What the exercise asks: Would you quote the material below in full and unchanged?
* * * * * * *
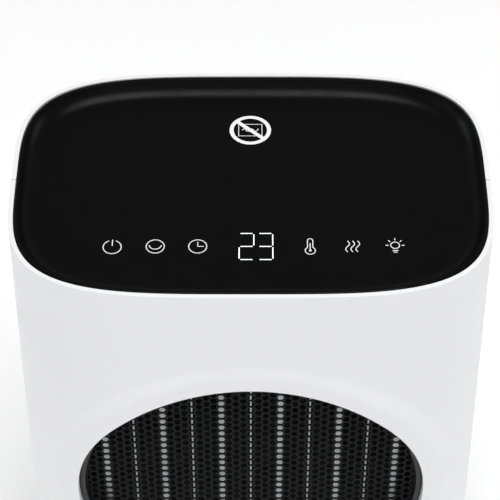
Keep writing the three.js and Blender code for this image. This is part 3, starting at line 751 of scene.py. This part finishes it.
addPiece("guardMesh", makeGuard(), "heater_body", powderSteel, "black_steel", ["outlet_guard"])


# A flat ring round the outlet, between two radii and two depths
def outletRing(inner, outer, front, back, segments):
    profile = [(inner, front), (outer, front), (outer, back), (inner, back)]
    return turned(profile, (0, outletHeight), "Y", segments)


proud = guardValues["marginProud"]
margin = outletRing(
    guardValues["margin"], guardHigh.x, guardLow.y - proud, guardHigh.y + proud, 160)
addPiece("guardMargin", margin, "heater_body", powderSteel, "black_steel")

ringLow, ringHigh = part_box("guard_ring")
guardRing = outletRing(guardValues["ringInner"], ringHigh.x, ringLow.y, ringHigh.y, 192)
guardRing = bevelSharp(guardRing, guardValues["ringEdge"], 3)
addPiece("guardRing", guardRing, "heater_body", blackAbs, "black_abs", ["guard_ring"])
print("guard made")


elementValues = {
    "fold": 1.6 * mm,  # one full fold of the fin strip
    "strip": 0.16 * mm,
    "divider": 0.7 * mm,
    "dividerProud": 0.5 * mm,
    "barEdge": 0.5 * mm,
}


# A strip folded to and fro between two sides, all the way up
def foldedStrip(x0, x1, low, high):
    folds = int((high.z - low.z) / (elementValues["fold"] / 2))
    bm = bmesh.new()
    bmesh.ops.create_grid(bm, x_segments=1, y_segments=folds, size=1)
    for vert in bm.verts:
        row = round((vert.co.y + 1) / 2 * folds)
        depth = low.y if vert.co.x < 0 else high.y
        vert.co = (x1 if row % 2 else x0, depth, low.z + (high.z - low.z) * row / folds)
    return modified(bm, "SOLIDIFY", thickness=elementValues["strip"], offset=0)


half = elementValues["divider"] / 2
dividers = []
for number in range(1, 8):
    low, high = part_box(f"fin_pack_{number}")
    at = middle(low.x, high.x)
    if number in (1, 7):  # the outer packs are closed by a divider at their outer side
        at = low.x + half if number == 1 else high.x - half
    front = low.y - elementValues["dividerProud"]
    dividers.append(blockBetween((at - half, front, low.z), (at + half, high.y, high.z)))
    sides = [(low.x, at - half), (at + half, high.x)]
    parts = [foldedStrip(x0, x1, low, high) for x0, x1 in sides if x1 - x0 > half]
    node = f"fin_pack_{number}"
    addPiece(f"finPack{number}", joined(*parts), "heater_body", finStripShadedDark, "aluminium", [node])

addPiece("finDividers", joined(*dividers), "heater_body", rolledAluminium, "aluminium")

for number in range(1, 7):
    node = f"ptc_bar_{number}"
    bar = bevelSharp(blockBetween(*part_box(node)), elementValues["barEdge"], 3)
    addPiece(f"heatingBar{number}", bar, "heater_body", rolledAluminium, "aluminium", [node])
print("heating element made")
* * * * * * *
Answer:
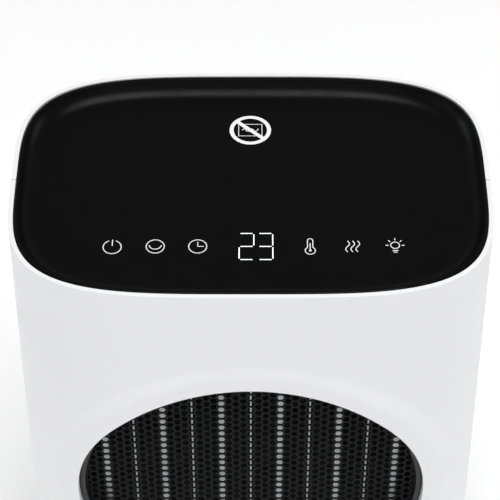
Keep writing the three.js and Blender code for this image. This is part 3, starting at line 751 of scene.py. This part finishes it.
addPiece("guardMesh", makeGuard(), "heater_body", powderSteel, "black_steel", ["outlet_guard"])


# A flat ring round the outlet, between two radii and two depths
def outletRing(inner, outer, front, back, segments):
    profile = [(inner, front), (outer, front), (outer, back), (inner, back)]
    return turned(profile, (0, outletHeight), "Y", segments)


proud = guardValues["marginProud"]
margin = outletRing(
    guardValues["margin"], guardHigh.x, guardLow.y - proud, guardHigh.y + proud, 160)
addPiece("guardMargin", margin, "heater_body", powderSteel, "black_steel")

ringLow, ringHigh = part_box("guard_ring")
guardRing = outletRing(guardValues["ringInner"], ringHigh.x, ringLow.y, ringHigh.y, 192)
guardRing = bevelSharp(guardRing, guardValues["ringEdge"], 3)
addPiece("guardRing", guardRing, "heater_body", blackAbs, "black_abs", ["guard_ring"])
print("guard made")


elementValues = {
    "fold": 1.6 * mm,  # one full fold of the fin strip
    "strip": 0.16 * mm,
    "divider": 0.7 * mm,
    "dividerProud": 0.5 * mm,
    "barEdge": 0.5 * mm,
}


# A strip folded to and fro between two sides, all the way up
def foldedStrip(x0, x1, low, high):
    folds = int((high.z - low.z) / (elementValues["fold"] / 2))
    bm = bmesh.new()
    bmesh.ops.create_grid(bm, x_segments=1, y_segments=folds, size=1)
    for vert in bm.verts:
        row = round((vert.co.y + 1) / 2 * folds)
        depth = low.y if vert.co.x < 0 else high.y
        vert.co = (x1 if row % 2 else x0, depth, low.z + (high.z - low.z) * row / folds)
    return modified(bm, "SOLIDIFY", thickness=elementValues["strip"], offset=0)


half = elementValues["divider"] / 2
dividers = []
for number in range(1, 8):
    low, high = part_box(f"fin_pack_{number}")
    at = middle(low.x, high.x)
    if number in (1, 7):  # the outer packs are closed by a divider at their outer side
        at = low.x + half if number == 1 else high.x - half
    front = low.y - elementValues["dividerProud"]
    dividers.append(blockBetween((at - half, front, low.z), (at + half, high.y, high.z)))
    sides = [(low.x, at - half), (at + half, high.x)]
    parts = [foldedStrip(x0, x1, low, high) for x0, x1 in sides if x1 - x0 > half]
    node = f"fin_pack_{number}"
    addPiece(f"finPack{number}", joined(*parts), "heater_body", finStripShadedDark, "aluminium", [node])

addPiece("finDividers", joined(*dividers), "heater_body", rolledAluminium, "aluminium")

for number in range(1, 7):
    node = f"ptc_bar_{number}"
    bar = bevelSharp(blockBetween(*part_box(node)), elementValues["barEdge"], 3)
    addPiece(f"heatingBar{number}", bar, "heater_body", rolledAluminium, "aluminium", [node])
print("heating element made")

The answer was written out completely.